Cancer Genomics, TCGA, and the GenePool software platform
Presented by Sandeep Sanga, PhD and Tod M Klingler, PhD
Cancer research and treatment is the area of medicine that is currently being transformed most rapidly by genomic technologies. While genome sequencing can elucidate the germline and somatic mutations that contribute to the development of cancer, other genomic modalities, including gene expression, copy number and methylation analyses, are used to identify the specific functional changes that lead to cancers initially and then it’s progression. These data have also been used to narrow in on optimal, patient-centric treatment strategies.
The Cancer Genome Atlas (TCGA) is a large, multi-center project that is characterizing the molecular profiles of samples from patients with difficult-to-treat cancers. Data that has been generated in this project includes exome, whole genome, RNA-seq, miRNA-seq, copy number, methylation and protein expression datasets from more than 16,000 cancer patients and more than 25 cancer types. The volume and quality of this genomic data is extremely valuable for studying these cancers, however, the informatics challenges in accessing and working with this data are a significant impediment for realizing that value.

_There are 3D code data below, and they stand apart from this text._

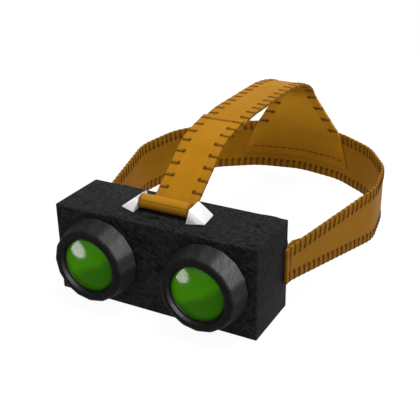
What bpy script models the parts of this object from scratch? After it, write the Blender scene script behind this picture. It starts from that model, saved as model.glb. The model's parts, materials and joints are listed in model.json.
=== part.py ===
"""Night vision goggles in a box housing, on a leather head harness.

Metres. X runs across the goggles, Y from front to back, Z up. The origin is the centre of the
housing's underside, which the goggles stand on. Left is -X, as seen from in front.
"""

import math

import bmesh
import bpy
from mathutils import Vector

# Clearance between pieces that touch or slide, and how far a cut runs past a face
FIT_GAP = 0.0003
OVERRUN = 0.001

# Housing: a cast box, open at the back, with a plate let into a rebate there. It is as large as
# the tubes, flanges and battery tray inside need
FLANGE_CLEARANCE = 0.0035
SIDE_WALL = 0.003
FRONT_WALL = 0.0024
EDGE_ROUND = 0.0005
REBATE_WIDTH = 0.001
COVER_THICKNESS = 0.0025
GASKET_THICKNESS = 0.0007
GASKET_WIDTH = 0.0016

# Cover screws and the bosses they enter
BOSS_RADIUS = 0.0025
BOSS_CLEARANCE = 0.0004
BOSS_DROP = 0.0022
SCREW_RADIUS = 0.001
SCREW_LENGTH = 0.0075
SCREW_HEAD_RADIUS = 0.0019
SCREW_HEAD_HEIGHT = 0.0012

# Ears at the back corners, which the head harness turns on
EAR_REACH = 0.008
EAR_RADIUS = 0.006
EAR_THICKNESS = 0.0018
EAR_INSET = 0.0001
STUD_RADIUS = 0.002
STUD_HEAD_RADIUS = 0.0030
STUD_HEAD_HEIGHT = 0.0008
STUD_INNER_HEAD_RADIUS = 0.0036
STUD_INNER_HEAD_HEIGHT = 0.0006

# Objectives, measured from the housing's front face, and outwards from the lens
LENS_SPACING = 0.0706
LENS_RADIUS = 0.0164
LENS_EDGE_REACH = 0.01135
LENS_DOME = 0.0034
LENS_FLANGE_THICKNESS = 0.0035
LENS_SEAT_STEP = 0.0012
LENS_SEAT_DEPTH = 0.004
LENS_CLEARANCE = 0.0018
BARREL_WALL = 0.0013
BARREL_REACH = 0.0104
BARREL_FLANGE_WIDTH = 0.002
BARREL_FLANGE_THICKNESS = 0.002
RING_WALL = 0.00295
RING_FLARE = 0.00235
RING_REACH = 0.01485
RING_CREST_ROUND = 0.0014
RING_LIP_THICKNESS = 0.0009
CELL_WALL_STEP = 0.002
CELL_REAR_DEPTH = 0.0065
FOCUS_TRAVEL = 0.0016

# Image intensifiers and the chassis plate that carries them
TUBE_RADIUS = 0.0123
TUBE_LENGTH = 0.021
TUBE_FRONT_CLEARANCE = 0.0035
TUBE_WINDOW_RADIUS = 0.0092
TUBE_CHAMFER = 0.0008
CHASSIS_FRONT_DEPTH = 0.0225
CHASSIS_THICKNESS = 0.004

# Eyepieces, measured back from the housing's rear face
EYE_LENS_RADIUS = 0.0094
EYE_CELL_WALL = 0.0009
EYE_BARREL_WALL = 0.0017
EYE_BARREL_REACH = 0.0080
EYE_FLANGE_WIDTH = 0.0024
EYE_FLANGE_THICKNESS = 0.0012
DIOPTER_WALL = 0.0024
DIOPTER_LENGTH = 0.0068
DIOPTER_CHAMFER = 0.0008
EYE_LENS_THICKNESS = 0.0034
EYE_LENS_DOME = 0.0011
EYE_CELL_REACH = 0.0075
EYE_CELL_FRONT_DEPTH = 0.0055
EYE_SHOULDER = 0.0015

# Electronics and battery compartment, which opens through the left side
BOARD_HALF_WIDTH = 0.014
BOARD_HEIGHT = 0.040
BOARD_THICKNESS = 0.0016
CONVERTER_WIDTH = 0.018
CONVERTER_DEPTH = 0.0085
CONVERTER_HEIGHT = 0.022
BATTERY_RADIUS = 0.006
BATTERY_SPACING = 0.0006
BATTERY_TERMINAL_RADIUS = 0.002
BATTERY_TERMINAL_HEIGHT = 0.001
TRAY_WALL = 0.0008
TRAY_FRONT_CLEARANCE = 0.0009
TRAY_REAR_CLEARANCE = 0.0027
TRAY_TUBE_CLEARANCE = 0.0013
TRAY_BOTTOM_RISE = 0.0003
SPRING_RADIUS = 0.0035
SPRING_HEIGHT = 0.0025
SPRING_WALL = 0.0006
CONTACT_THICKNESS = 0.0004
DOOR_THICKNESS = 0.0024
DOOR_SILL = 0.0027
DOOR_PIN_RADIUS = 0.0005
DOOR_PIN_SEAT = 0.002
DOOR_NOTCH_RADIUS = 0.0035
DOOR_NOTCH_DEPTH = 0.0009

# Power switch, high on the left side
KNOB_RADIUS = 0.006
KNOB_REACH = 0.005
KNOB_CHAMFER = 0.0008
KNOB_SHAFT_RADIUS = 0.002
KNOB_DEPTH = 0.022
KNOB_DROP = 0.002
KNOB_MARK_WIDTH = 0.0010
KNOB_MARK_DEPTH = 0.0006
SWITCH_SIDE = 0.010
SWITCH_THICKNESS = 0.007
SWITCH_CLEARANCE = 0.0018

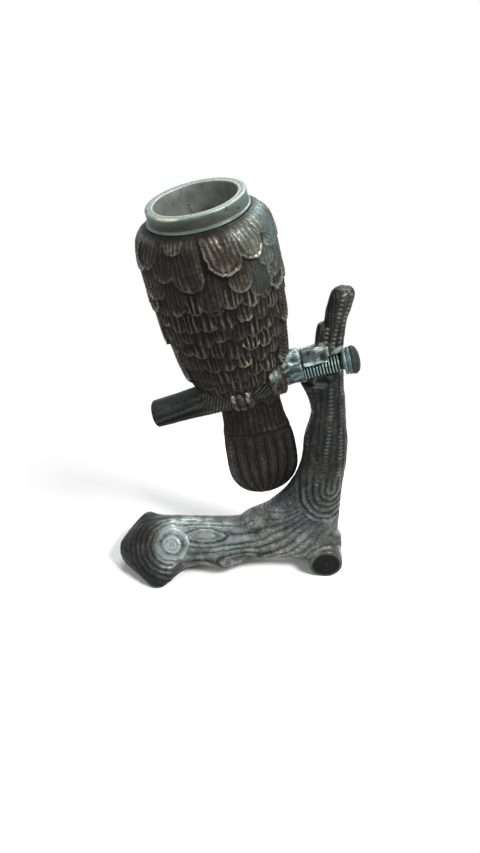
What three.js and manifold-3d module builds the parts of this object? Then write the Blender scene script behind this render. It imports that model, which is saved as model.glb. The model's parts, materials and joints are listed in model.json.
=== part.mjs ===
import * as THREE from 'three';
import { mergeVertices } from 'three/addons/utils/BufferGeometryUtils.js';
import Module from 'manifold-3d';

// Toothpick holder: a perched bird with an open cup in its body, on a cast tree.
// Millimetres, +Z up, X along the log, the bird's breast faces -Y.

// Gaps, cutting overruns and numerical limits
const clearance = 0.3;
const overrun = 2;
const weldDistance = 0.0001;

// Log: reach from its left tip to its right end, and its size across and up
const logTipX = -38.7;
const logLength = 71.5;
const logHalfDepth = 8;
const logHeight = 16.6;
const logGrainDepth = 0.35;
const logGrainCount = 8;
const logPointsPerGrain = 4;
const logRingCount = 30;

// Each row: along the log, front, back, bottom and top, as shares of the sizes above
const logStationShares = [
  [0.000, 0.40, 0.12, 0.24, 0.48],
  [0.018, 0.66, 0.40, 0.13, 0.58],
  [0.059, 0.96, 0.86, 0.06, 0.74],
  [0.108, 1.08, 1.06, 0.04, 0.88],
  [0.164, 1.10, 1.08, 0.04, 0.95],
  [0.234, 1.06, 1.02, 0.03, 1.01],
  [0.317, 1.03, 1.00, 0.03, 1.00],
  [0.429, 1.06, 0.98, 0.03, 1.00],
  [0.513, 1.05, 0.96, 0.05, 1.02],
  [0.597, 0.88, 0.93, 0.12, 1.06],
  [0.681, 0.80, 0.93, 0.16, 1.10],
  [0.793, 0.81, 0.92, 0.14, 1.10],
  [0.905, 0.80, 0.86, 0.10, 1.00],
  [0.968, 0.62, 0.72, 0.16, 0.82],
  [1.000, 0.30, 0.36, 0.34, 0.62],
];

// Swellings of the log: where along, which way round (degrees from +Y), how far out, how wide
const frontFootReach = 7.2;
const backFootReach = 4.6;
const backLobeReach = 2.6;
const frontBulgeReach = 1.1;
const rightFootReach = 4.9;
const logSwellings = [
  { along: 0.178, round: 212, reach: frontFootReach, alongSpread: 0.091, roundSpread: 27 },
  { along: 0.155, round: 316, reach: backFootReach, alongSpread: 0.060, roundSpread: 24 },
  { along: 0.110, round: 20, reach: backLobeReach, alongSpread: 0.055, roundSpread: 32 },
  { along: 0.485, round: 200, reach: frontBulgeReach, alongSpread: 0.060, roundSpread: 30 },
  { along: 0.900, round: 312, reach: rightFootReach, alongSpread: 0.055, roundSpread: 24 },
];

// Knots with ringed faces: one is the right front foot, one lies on the left end of the log
const footKnotRadius = 5.4;
const footKnotX = logTipX + logLength - footKnotRadius;
const footKnotHeight = 5.1;
const footKnotForward = 7.9;
const bossKnotFromTip = 17.3;
const bossKnotX = logTipX + bossKnotFromTip;
const bossKnotForward = 7.3;
const bossKnotHeight = 13.2;
const bossKnotRadius = 4.1;
const bossKnotTilt = 48;
const bossKnotTurn = 8;
const knotDepth = 6;
const knotRise = 0.45;
const knotSegments = 16;

// Face of a knot: radius as a share of the knot's, and how far the face lies below its rim
const knotFaceShares = [
  [1.00, 1],
  [0.94, 0],
  [0.80, 0],
  [0.70, 1],
  [0.52, 1],
  [0.44, 0],
  [0.30, 0],
  [0.20, 1],
  [0.00, 1],
];

// A point on the axis of the perch, which is the pivot axis too, and its rise to the right;
// the trunk stands to the right of that point and forks above it
const pivotFromEnd = 29.8;
const pivotX = logTipX + logLength - pivotFromEnd;
const pivotForward = 4;
const pivotZ = 70.9;
const perchSlope = 15.5;

// Trunk: its middle line, its half width and depth, and its height to the fork
const trunkFromPivot = 22;
const trunkX = pivotX + trunkFromPivot;
const trunkHalfWidth = 7;
const trunkHalfDepth = 6;
const forkRise = 11.6;
const trunkHeight = pivotZ + forkRise;
const trunkGrainDepth = 0.3;
const trunkGrainCount = 6;
const trunkPointsPerGrain = 4;
const trunkRingCount = 24;

// Each row: height, left edge, right edge (from the middle line) and depth, as shares
const trunkStationShares = [
  [0.110, -2.20, 0.90, 0.98],
  [0.190, -3.40, 0.92, 1.06],
  [0.232, -3.60, 0.92, 1.06],
  [0.266, -2.72, 0.92, 1.04],
  [0.299, -2.24, 0.92, 1.02],
  [0.332, -1.86, 0.92, 1.00],
  [0.364, -1.54, 0.93, 1.00],
  [0.400, -1.30, 0.95, 0.99],
  [0.436, -1.12, 0.97, 0.98],
  [0.485, -0.96, 1.01, 0.96],
  [0.533, -0.88, 1.03, 0.94],
  [0.582, -0.87, 1.00, 0.91],
  [0.630, -0.77, 0.94, 0.88],
  [0.679, -0.66, 0.86, 0.84],
  [0.727, -0.60, 0.79, 0.80],
  [0.776, -0.66, 0.73, 0.80],
  [0.812, -0.74, 0.65, 0.80],
  [0.848, -0.82, 0.61, 0.80],
  [0.873, -0.80, 0.58, 0.79],
  [0.921, -0.67, 0.55, 0.76],
  [0.970, -0.63, 0.50, 0.70],
  [1.000, -0.56, 0.40, 0.56],
];

// Broken stubs above the fork, rooted in the trunk below it
const stubRoot = 8.5;
const stubHalfDepth = 2.9;
const stubSides = 12;
const tallStubRise = 15.8;
const tallStubOffset = 0.6;
const tallStubHalfWidth = 3;
const tallStubShares = [
  [0.00, -0.94, 0.96, 0.90],
  [0.24, -0.98, 0.98, 1.00],
  [0.46, -1.00, 1.02, 1.00],
  [0.62, -0.92, 1.14, 0.98],
  [0.72, -0.88, 1.34, 0.96],
  [0.82, -0.72, 1.52, 0.96],
  [0.94, -0.46, 1.64, 0.92],
  [1.00, -0.10, 1.44, 0.66],
];
const shortStubRise = 5.1;
const shortStubOffset = 2.6;
const shortStubHalfWidth = 1.8;
const shortStubShares = [
  [0.00, -0.90, 1.10, 0.80],
  [0.40, -1.00, 1.20, 0.84],
  [0.70, -0.98, 1.14, 0.80],
  [0.92, -0.84, 0.90, 0.70],
  [1.00, -0.50, 0.50, 0.42],
];

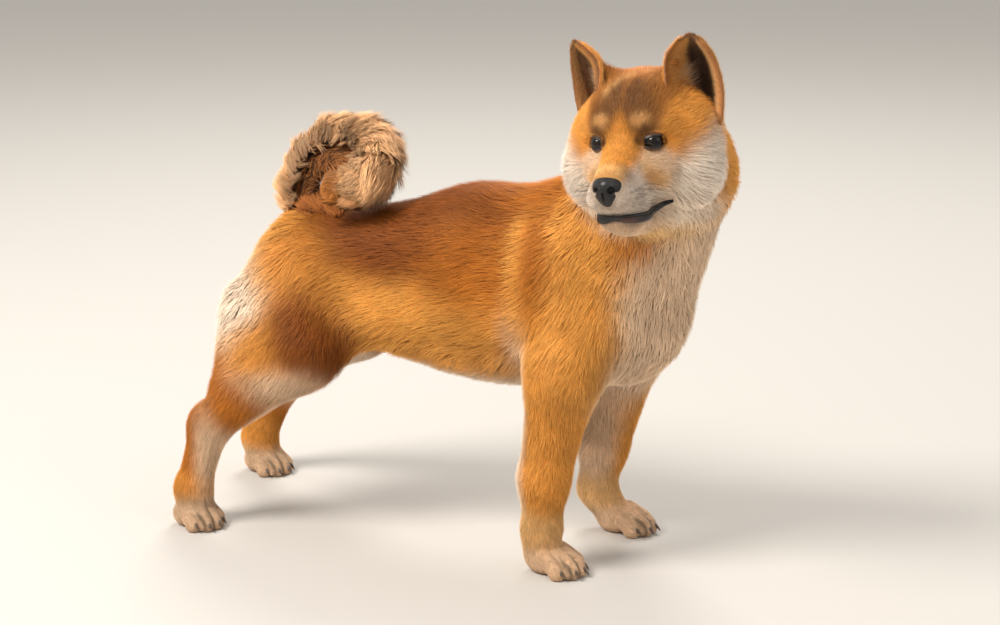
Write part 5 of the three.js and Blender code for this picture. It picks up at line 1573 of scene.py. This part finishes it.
def claw_ring(paw, toe, forward, up, radius):
    across, reach = toe
    ring = []
    for a in np.linspace(0, 2 * math.pi, CLAW_SIDES, endpoint=False):
        aside = across * (1 + forward / 120) + 0.8 * radius * math.cos(a)
        ring.append(on_foot(paw, reach + forward, aside, up + radius * math.sin(a)))
    return np.array(ring)


def build_claws():
    material = tinted_material("claw_horn")
    root, tip = linear(CLAW_COLOURS["root"]), linear(CLAW_COLOURS["tip"])
    tint = [root + (tip - root) * forward / 14 for forward, _, _ in CLAW]
    tint = np.repeat(tint, CLAW_SIDES, axis=0)
    claw_faces = loft_faces(len(CLAW), CLAW_SIDES)
    for name, paw in PAWS.items():
        points = np.concatenate([claw_ring(paw, toe, *station) for toe in TOES for station in CLAW])
        faces = np.concatenate([claw_faces + n * len(tint) for n in range(len(TOES))])
        mesh_object(f"claws_{name}", points, faces, material, np.tile(tint, (len(TOES), 1)))


WHISKER_COLOUR = (84, 72, 64)


def build_whiskers():
    """Fine curved spikes that point back from the upper rows of spots on the muzzle."""
    rng = np.random.default_rng(41)
    roots, tips, ways = [], [], []
    for side in (LEFT, RIGHT):
        for height, first in WHISKER_ROWS[:3]:
            for n in range(4):
                seed = np.array([[first + WHISKER_STEP * n, side * 19, height]])
                for _ in range(3):
                    slope = gradient(head_form, seed)
                    seed = seed - slope * (head_form(seed) + 2)[:, None]
                way = unit(np.array((-0.55 + 0.2 * n, side, -0.1 + 0.125 * rng.normal())))
                roots.append(seed[0])
                ways.append(way)
                tips.append(seed[0] + way * rng.uniform(18, 34) + np.array((-6, 0, -5)))
    roots, tips, ways = np.array(roots), np.array(tips), np.array(ways)
    paint = np.tile(linear(WHISKER_COLOUR), (len(roots), 1))
    normals = np.cross(ways, (0, 0, 1.0))
    tufts = Tufts(roots, roots + 14 * ways, tips, normals, np.full(len(roots), 0.3), paint, paint)
    points, faces, _, tint, _ = tuft_mesh(tufts, True)
    mesh_object("whiskers", from_head(points), faces, tinted_material("whisker"), tint)


# Studio

# The camera: its place in the sculpt's frame, angles in degrees, and lens and film in millimetres
CAMERA = {"at": (1118.4, -2063.8, 770.0), "azimuth": 26.0, "down": 13.1, "lens": 85.0, "film": 36.0}
FLOOR_HALF = 6.0  # metres
# The lights: azimuth and height in degrees, distance and size in metres, power in watts, and colour
LIGHTS = [
    ("key", -30, 48, 3.2, 1.4, 104, (1.0, 0.95, 0.88)),
    ("fill", 80, 30, 3.6, 2.2, 12, (1.0, 0.97, 0.93)),
    ("rim", 200, 50, 3.4, 1.2, 50, (1.0, 0.96, 0.9)),
]


def build_camera():
    data = bpy.data.cameras.new("camera")
    data.lens = CAMERA["lens"]
    data.sensor_width = CAMERA["film"]
    camera = add_object("camera", data)
    camera.location = Vector(place(np.array(CAMERA["at"])))
    camera.rotation_euler = (math.radians(90 - CAMERA["down"]), 0, math.radians(CAMERA["azimuth"]))
    bpy.context.scene.camera = camera


def build_floor():
    material, _, _, shader = new_material("floor")
    set_inputs(shader, {"Base Color": (0.62, 0.6, 0.57, 1), "Roughness": 0.9})
    mesh = bpy.data.meshes.new("floor")
    corners = [(FLOOR_HALF * x, FLOOR_HALF * y, 0) for x, y in ((-1, -1), (1, -1), (1, 1), (-1, 1))]
    mesh.from_pydata(corners, [], [(0, 1, 2, 3)])
    mesh.materials.append(material)
    floor = add_object("floor", mesh)


def build_light(name, azimuth, height, distance, size, power, colour):
    data = bpy.data.lights.new(name, "AREA")
    data.shape = "DISK"
    data.size = size
    data.energy = power
    data.color = colour
    light = add_object(name, data)
    a, h = math.radians(azimuth), math.radians(height)
    way = Vector((math.sin(a) * math.cos(h), -math.cos(a) * math.cos(h), math.sin(h)))
    light.location = way * distance + Vector((0, 0, 0.25))
    light.rotation_euler = way.to_track_quat("Z", "Y").to_euler()


def build_studio():
    world = bpy.data.worlds.new("studio")
    world.use_nodes = True
    set_inputs(world.node_tree.nodes["Background"], {"Color": (0.92, 0.88, 0.83, 1), "Strength": 0.7})
    bpy.context.scene.world = world
    bpy.context.scene.view_settings.view_transform = "Standard"
    build_floor()
    for light in LIGHTS:
        build_light(*light)


build_camera()
build_studio()
FUR = tinted_material("coat")
skin_points, skin_quads = build_skin(skin_material())
grow_coat(skin_points, skin_quads, FUR)
grow_tail(FUR)
build_eyes()
build_lids(FUR)
build_nose()
build_lips()
build_ears(FUR)
build_claws()
build_whiskers()
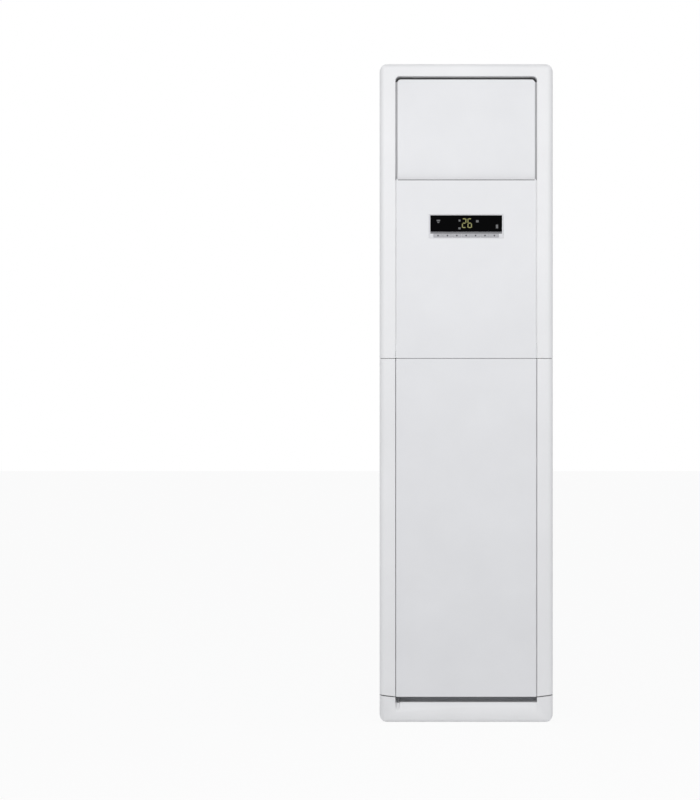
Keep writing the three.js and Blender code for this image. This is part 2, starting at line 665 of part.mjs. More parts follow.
function airFilter(side) {
  const along = (a, b) => [side * a, side * b].sort((p, q) => p - q);
  const y = [filterFront, rearFace];
  const frame = box(along(filterInner, filterOuter), y, [filterZ0, filterZ1]);
  const bars = [];
  const bays = FILTER_BARS + 1;
  const bayHeight = (filterZ1 - filterZ0 - FILTER_RIM) / bays;
  for (let i = 0; i < bays; i++) {
    const z = filterZ0 + FILTER_RIM + i * bayHeight;
    const window = box(along(filterInner - 1, filterOuter + 1), [y[0] + FILTER_RIM, intakeBack - FILTER_RIM],
      [z, z + bayHeight - FILTER_RIM]);
    bars.push(window);
  }
  const sheet = box(along((filterInner + filterOuter) / 2 - 0.4, (filterInner + filterOuter) / 2 + 0.4),
    [y[0] + 1, intakeBack], [filterZ0 + 1, filterZ1 - 1]);
  return cut(frame, bars).add(sheet);
}

// ---------------------------------------------------------------- fan, about its own axis
const scrollFront = front + FAN_SET_BACK;
const scrollBack = scrollFront + SCROLL_DEPTH + 2 * WALL;
const cutoff = THREE.MathUtils.degToRad(CUTOFF_ANGLE);
const scrollOutletLeft = scrollStart * Math.cos(cutoff);
const scrollTop = PARTITION_HEIGHT - FAN_CENTRE_HEIGHT - FIT;

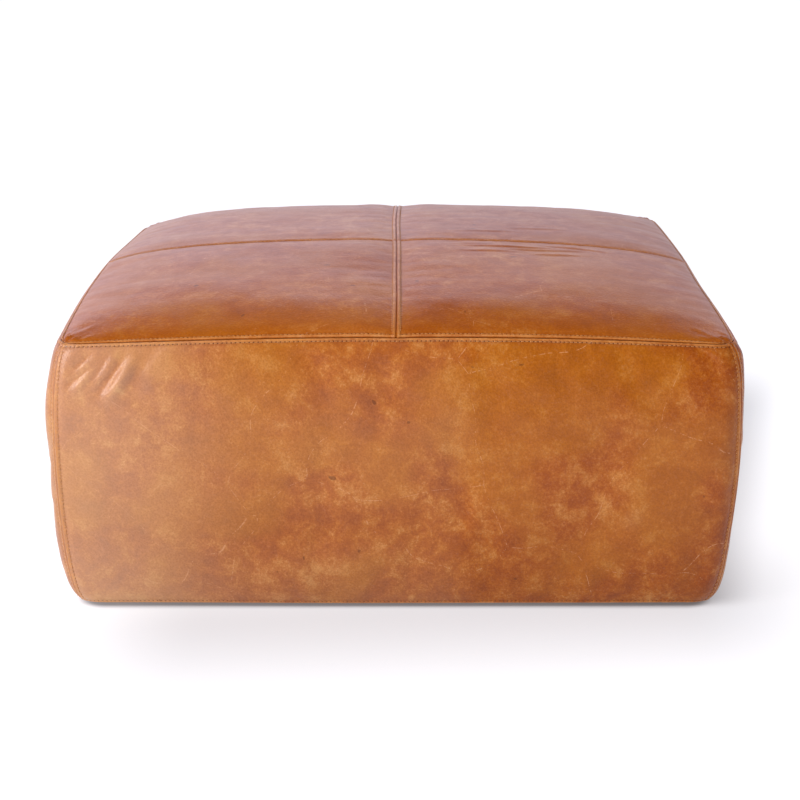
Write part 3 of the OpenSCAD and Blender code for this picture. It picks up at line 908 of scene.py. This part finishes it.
# For each slot, the word that ends the names of its pieces, and its material.
SLOTS = {
    "leather": ("leather", leather_material()),
    "thread": ("thread", plain_material("bonded_thread", "a9682f", "cf975c", 900.0, 0.7, 4000.0, 0.1)),
    "seam_tape": ("cloth", woven_material("seam_tape_cloth", "4a4038", "5d5248", 0.9 * MM)),
    "zip_cloth": ("cloth", woven_material("zip_tape_cloth", "2a211b", "3c3028", 0.7 * MM)),
    "zip_nylon": ("wire", plain_material("zip_nylon", "1c1714", "2b2420", 300.0, 0.4, 2000.0, 0.05)),
    "zip_metal": ("metal", BRASS),
    "lining": ("cloth", woven_material("cotton_lining", "d8cfbd", "eae4d6", 1.1 * MM)),
    "wadding": ("fibre", FIBRE_FILL),
    "foam": ("foam", plain_material("polyurethane_foam", "d9c27a", "e6d394", 120.0, 0.9, 900.0, 0.8)),
}

for panel in panels:
    panel_piece(panel)

# ---- Stitches: short lengths of thread that dip into the leather at both ends ----

STITCH_LEN = 4.1 * MM
STITCH_SIDES = 8
# Along a stitch: share of its length from the middle, height over the leather, share of the thread's radius.
STITCH_RINGS = [
    (-0.5, -0.65, 0.55), (-0.4, -0.1, 0.9), (-0.2, 0.16, 1.0), (0, 0.22, 1.0),
    (0.2, 0.16, 1.0), (0.4, -0.1, 0.9), (0.5, -0.65, 0.55),
]
STITCH_SLANT = 0.045
STITCH_STRAY = 0.1 * MM
STITCH_FAT = (0.94, 1.08)
ROW_END = 6 * MM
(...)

GenePool is a software platform that enables clinical researchers to manage, analyze, visualize and share the data and results of genome sequencing projects. Station X has imported the open-access TCGA datasets, matched them with the the available patient and sample data, into GenePool. Using GenePool, we demonstrate the flexible and efficient analyses of complex queries within and across cancer types in TCGA. In addition, while germline variants and read-level data is controlled access (i.e. available by application and approval of dbGaP), that data can be made available to researchers with the appropriate access privileges.
In this seminar, we will give an overview of cancer genome projects, focusing on TCGA, and demonstrate the use of GenePool for the large scale analysis of TCGA data.